# Head-banging snakes may predict China quakes



## Johnny Thunder (Feb 24, 2006)

* Head-banging snakes may predict China quakes
*
Wed Dec 27, 11:22 PM ET

China has come up with an earthquake prediction system which relies on the behaviour of snakes, state media said on Thursday, two days after two quakes struck off neighbouring Taiwan.

The earthquake bureau in Nanning, capital of the Guangxi autonomous region in southern China, had developed its system using a combination of natural instinct and modern technology, the China Daily newspaper said. Experts at the bureau monitor snakes at local snake farms via video cameras linked to a broadband Internet connection. The video feed runs 24 hours per day.

"Of all the creatures on Earth, snakes are perhaps the most sensitive to earthquakes," bureau director Jiang Weisong was quoted as saying. Jiang said snakes, a popular restaurant dish in the south in the winter, could sense an earthquake from 120 km (70 miles) away, three to five days before it happens. They respond by behaving strangely.

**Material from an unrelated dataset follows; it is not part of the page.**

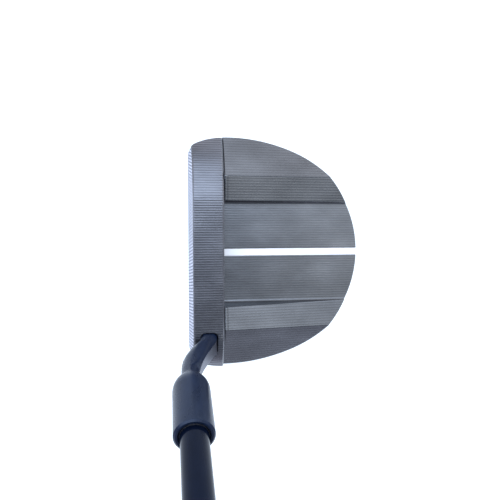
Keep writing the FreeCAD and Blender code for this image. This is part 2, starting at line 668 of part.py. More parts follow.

"When an earthquake is about to occur, snakes will move out of their nests, even in the cold of winter," Jiang was quoted as saying. "If the earthquake is a big one, the snakes will even smash into walls while trying to escape."
China is struck by frequent earthquakes, with most hitting remote rural areas.
Two people were killed and 42 injured on Tuesday when three buildings collapsed in earthquakes that shook southern Taiwan. While a tsunami warning came to nothing, the quake damaged undersea telecommunication cables, affecting users across Asia.


----------